Kyle Hartsough of Lakeland would be the one to mention the most here if he hadn’t made such a big and noteworthy splash early on in the league that led me to delve into him individually before. Yet, he did still certainly raise the level of attention on him.

Jake Stoy of Prairie Heights remained critically involved in most things when he was on the court. As the weeks went on, you could see his confidence rise and his defense became among the best in the league. Stoy read the floor well and found ways to facilitate his team every game even though how he could and needed to facilitate the team changed almost game to game.

Gannon Smith of Mississinewa was one of the few out of area players to participate this year. His change of pace within 10 feet made him difficult to defend at times and his midrange pull up or turnaround became lethal in some games. His Ole Miss running mate Preston McCann was one of our “now you know the name” guys last year from the league and he turned up in big ways again this year, showing off his court vision and passing ability upgrades.

Churubusco’s Joey Taylor scores during August 30’s Summit Summer League. (Photo by John Nagel)


Jackson McGee, Leo

• As noted in the MVP talk, McGee was sensational for more than 50 percent of the league, outdoing the “really good” he was the first two weeks.

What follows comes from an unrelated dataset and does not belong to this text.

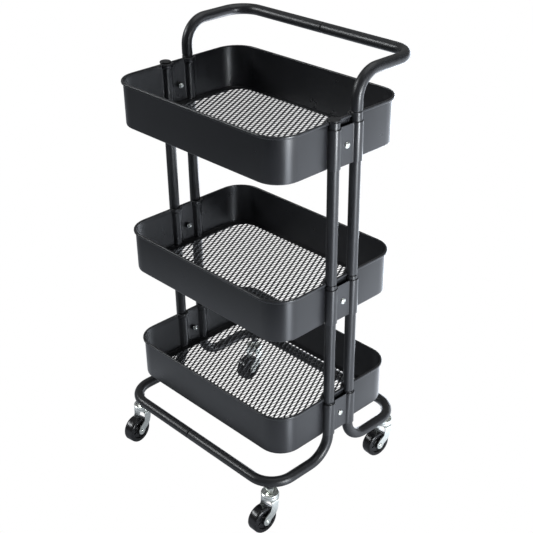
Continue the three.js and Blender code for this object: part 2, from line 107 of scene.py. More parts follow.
def round_points(radius, count, start=0.0):
    steps = (start + 2 * PI * k / count for k in range(count))
    return [(radius * math.cos(a), radius * math.sin(a)) for a in steps]


def flat_ring(points, z):
    return [Vector((x, y, z)) for x, y in points]


def smooth(t):
    t = min(max(t, 0), 1)
    return t * t * (3 - 2 * t)


def loft(rings, closed=False):
    """A skin over rings of equally many points, with caps unless it closes on itself."""
    count = len(rings[0])
    verts = [p for points in rings for p in points]
    pairs = [(i, i + 1) for i in range(len(rings) - 1)]
    if closed:
        pairs.append((len(rings) - 1, 0))
    faces = []
    for a, b in pairs:
        for k in range(count):
            m = (k + 1) % count
            faces.append((a * count + k, a * count + m, b * count + m, b * count + k))
    if not closed:
        faces.append(tuple(range(count)))
        faces.append(tuple(range(len(verts) - count, len(verts))))
    return verts, faces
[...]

His scoring touch from all three levels was impressive, as was his solid rebound outings and his ability to get those boards and go. McGee had great leadership just by being able to start transition plays so well.

Ryker Quake, East Noble

• Quake was what you’d call a game buster. Too many times I typed out over four weeks that the other team did something important only for Quake to thwart it on the other end with a big three pointer. Quake led the league in three point makes and averaged 14.5 points per game.

Qualyn Clopton, Snider

• Clopton was one of the biggest noise makers in the league, especially considering that he has really been the center of attention on a varsity level yet. Expect that to change if he plays at Snider like he did in the Summit Summer League. He was confident, he handled pressure well and put on a solid amount of his own pressure. Clopton averaged 14.7 points and was third in the league in total assists.

Joey Taylor, Churubusco

• Taylor’s ability to get down hill and the speed of his game made him a tough coverage. He would literally just take over game in multi-possession spurts. His 14.5 points per game was tied for fourth in the league while he shot 61 percent from inside the arc. He also averaged 4.3 rebounds and had a league fourth best nine steals.

Jevon Lewis, Wayne

• Lewis came in starting in week two and was a high volume performer every game. He did get one game winner in the Elam Ending format to put a cap on his six game stretch, where he averaged a league best 24.3 points per game. He also managed to be fifth in the league in assist despite not playing the first week.